William J. Evans, Ph.D., and Jeanne Wei, M.D., Ph.D., were to brief an interdisciplinary audience of scientists and policymakers at a conference on the special aging problems of persons with disabilities.

Evans, director of the Nutrition, Metabolism and Exercise Laboratory at the Donald W. Reynolds Center on Aging at UAMS, was scheduled to explain muscle function and response to exercise in older adults. His address to the NIH audience follows presentations in Salzburg, Austria, July 10 and New York July 16.

Evans has demonstrated that frail nursing home patients as well as other more able-bodied elderly persons clearly benefit from resistance exercise, such as weight-lifting, and has declared that resistance training “should be the standard of care for all elderly people.” His landmark studies have demonstrated the ability of older men and women to improve strength, fitness, and health through exercise, even into the 10th decade of life. He receives grant support from a variety of sources including the National Institutes of Health and the Veterans Administration and is an advisor to NASA. He is the author of AstroFit (Simon & Schuster 2002).

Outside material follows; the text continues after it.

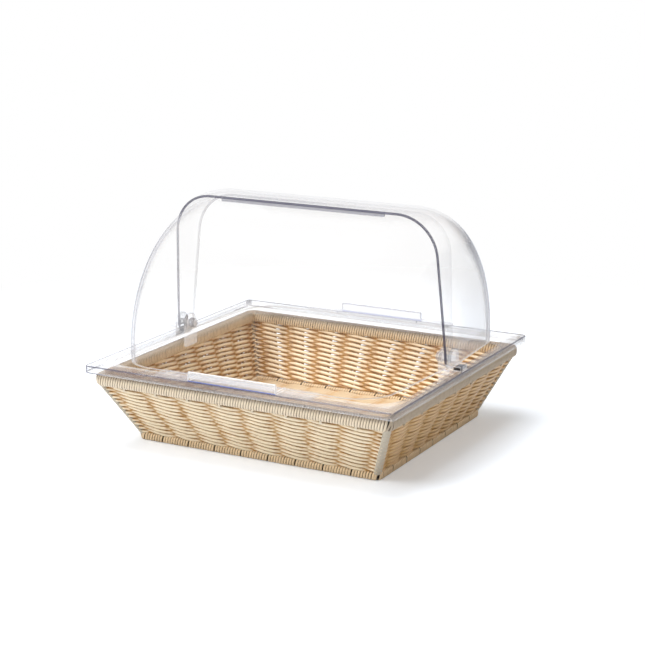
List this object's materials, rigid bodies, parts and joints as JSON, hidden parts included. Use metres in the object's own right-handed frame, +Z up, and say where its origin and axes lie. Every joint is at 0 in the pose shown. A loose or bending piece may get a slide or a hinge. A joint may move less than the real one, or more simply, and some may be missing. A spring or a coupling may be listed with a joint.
{
  "type": "countertop bread display bin",
  "caption": "Woven rattan basket with a clear lift-off frame and two clear roll-top cover halves that turn about one hinge line and nest over each other.",
  "frame": {"origin": "middle of the footprint at the height of the table", "axes": "+X along the hinge axis to the right, +Y to the back, +Z up; the front cover faces -Y"},
  "size_m": [0.354, 0.325, 0.2471],
  "materials": {
    "frame_steel": "dark lacquered steel bar",
    "rim_cane": "woven synthetic cane, satin",
    "base_cane": "woven synthetic cane, satin",
    "post_cane": "woven synthetic cane, satin",
    "stake_cane": "synthetic cane, satin",
    "woven_cane": "woven synthetic cane, satin",
    "floor_cane": "woven synthetic cane, satin",
    "clear_frame": "clear moulded plastic",
    "clear_bracket": "clear moulded plastic",
    "clear_pin": "clear moulded plastic",
    "clear_cover": "clear moulded plastic",
    "clear_grip": "clear moulded plastic",
    "clear_strip": "clear moulded plastic"
  },
  "bodies": {
    "basket": {"rim_steel_frame": "frame_steel", "base_steel_frame": "frame_steel", "rim_wrap_front": "rim_cane", "rim_wrap_back": "rim_cane", "rim_wrap_left": "rim_cane", "rim_wrap_right": "rim_cane", "base_wrap_front": "base_cane", "base_wrap_back": "base_cane", "base_wrap_left": "base_cane", "base_wrap_right": "base_cane", "corner_post_front_left": "post_cane", "corner_post_front_right": "post_cane", "corner_post_back_left": "post_cane", "corner_post_back_right": "post_cane", "stakes_front": "stake_cane", "stakes_back": "stake_cane", "stakes_left": "stake_cane", "stakes_right": "stake_cane", "weave_front": "woven_cane", "weave_back": "woven_cane", "weave_left": "woven_cane", "weave_right": "woven_cane", "floor_stakes": "stake_cane", "floor_weave": "floor_cane"},
    "frame": {"cover_frame": "clear_frame", "hinge_bracket_left": "clear_bracket", "hinge_bracket_right": "clear_bracket", "hinge_pin_left": "clear_pin", "hinge_pin_right": "clear_pin"},
    "front_cover": {"front_cover_shell": "clear_cover", "front_grip": "clear_grip"},
    "rear_cover": {"rear_cover_shell": "clear_cover", "rear_grip": "clear_grip", "stop_strip": "clear_strip"}
  },
  "joints": [
    {"name": "frame_lift", "type": "slide", "parent": "basket", "child": "frame", "axis": [0, 0, 1], "range_m": [0, 0.08]},
    {"name": "front_cover_hinge", "type": "hinge", "parent": "frame", "child": "front_cover", "pos_m": [0, 0, 0.0976], "axis": [-1, 0, 0], "range_deg": [0, 42]},
    {"name": "rear_cover_hinge", "type": "hinge", "parent": "frame", "child": "rear_cover", "pos_m": [0, 0, 0.0976], "axis": [1, 0, 0], "range_deg": [0, 42]}
  ]
}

Wei, executive vice chair of the Donald W. Reynolds Department of Geriatrics in the UAMS College of Medicine, planned to discuss the relationship of aging and cardiac function. On the faculty of Harvard University Medical School from 1987 to 2002, Wei has focused her research on the effects of age on cardiovascular homeostasis, biology of aging, and mechanisms of cardiac dysfunction. She is the author of Aging Well; The Complete Guide to Physical and Emotional Health (John Wiley 2000).

Wei and Evans are part of an interdisciplinary team of researchers and clinicians specializing on aging at UAMS. The UAMS research program has made breakthroughs on the cause of Alzheimer’s disease; an alternative to traditional hormone replacement therapy that has less risk of cancer; and treatment of multiple myeloma, a cancer that primarily strikes older adults, among other age-related health problems.

The National Institutes of Health (NIH) convened the conference to focus attention on the increasing number of older individuals with disabilities, resulting from those with serious disabilities living longer, and from the increased prevalence of disabilities associated with aging.